Hal, cümlede failin, mef’ûlun veya her ikisinin durumunu bildiren lafızlardır (kelime veya cümle). Hal, “nasıl?” sorusunun cevabıdır. Halin durumunu açıkladığı kelimeye “zül-hal” veya “sahibu’l-hal” denir. Umumiyetle hal nekre, sahibu’l hal marife olur. Hal mansubdur. Türkçeye “…rek, …rak, …dığı, halde iken, olduğu halde” gibi ifadelerle tercüme edilir. Sahibu’l hal açık isim veya zamir olduğu gibi müstetir (gizli) zamir de olabilir. Hali sahibu’l hale bağlayan zamire rabıt zamiri denir. Bu zamir bariz (açık), müstetir (gizli) veya mahzuf (hazf edilmiş) olarak gelir.
Hal sahibu’l-hale ya و (vav-ı haliye) ya zamirle veya her ikisi ile bağlanır. Hal üçe ayrılır: 1. Müfred olan hal (Müştak veya camid), 2. Cümle olan hal (İsim veya fiil), 3. Şibh-i cümle olan hal (Harf-i cerli veya zarflı isim).
Burada hal muzari fiil cümlesi olarak gelmiştir. Hal müsbet (olumlu) muzari fiil cümlesi olarak geldiğinde umumiyetle başında “و ” gelmez. (Arapça Dilbilgisi Ayetlerle Nahiv Bilgisi)
يَحْسَبُ damme ile mebni mazi fiildir. Faili müstetir olup takdiri هو ‘dir. اَنَّ ve masdar-ı müevvel يَحْسَبُ ‘nun mef’ûlun bihi olarak mahallen mansubdur.
اَنَّ tekid ve masdar harfidir. İsim cümlesinin önüne gelir. İsmini nasb haberini ref eder. مَالَهُٓ kelimesi اَنَّ ‘nin ismi olup fetha ile mansubdur. Muttasıl zamir هُ muzâfun ileyh olarak mahallen mecrurdur. اَخْلَدَهُ fiili اَنَّ ‘nin haberi olarak mahallen merfûdur.

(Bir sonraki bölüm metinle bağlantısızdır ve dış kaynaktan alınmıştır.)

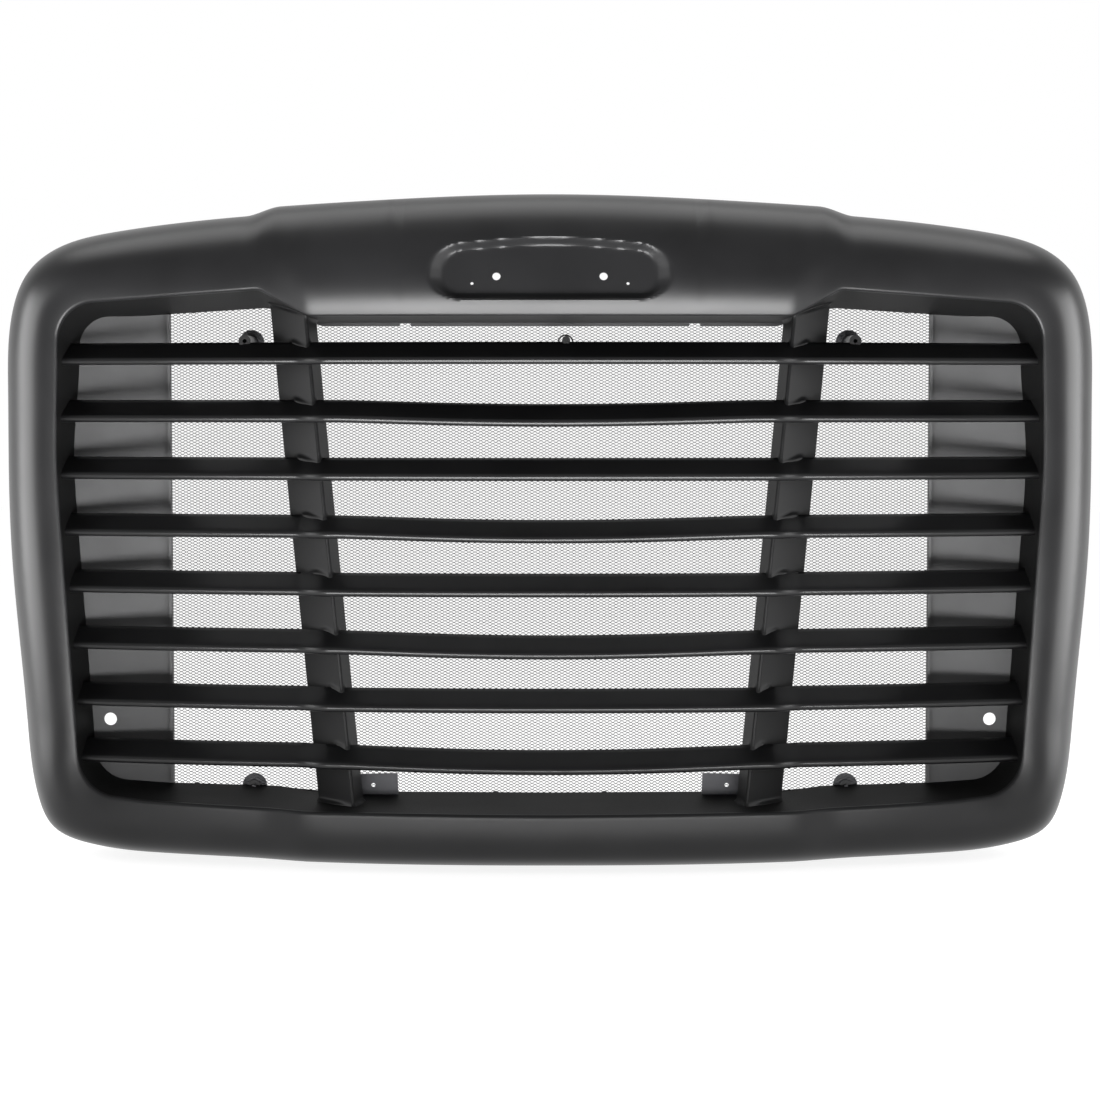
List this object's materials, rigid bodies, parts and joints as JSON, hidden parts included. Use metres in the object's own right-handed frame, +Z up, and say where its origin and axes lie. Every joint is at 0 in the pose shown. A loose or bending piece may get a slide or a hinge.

اَخْلَدَهُ fetha üzere mebni mazi fiildir. Faili müstetir olup takdiri هُوَ ‘dir. Muttasıl zamir هُ mef’ûlun bih olarak mahallen mansubdur.
اَخْلَدَهُ fiili, sülâsî mücerrede bir harf ilave edilerek mezid yapılan fiillerdendir. İf’al babındadır. Sülâsîsi خلد ’dir.
İf’al babı fiille tadiye (geçişlilik) kesret, haynunet (zamanı gelmesi), sayruret, izale, zamana ve mekâna duhul, temkin (imkân sağlamak), vicdan (bir vasıf üzere bulmak) mutavaat (tef’il babının dönüşlülüğü), tariz (arz etmek, maruz bırakmak) manaları katar.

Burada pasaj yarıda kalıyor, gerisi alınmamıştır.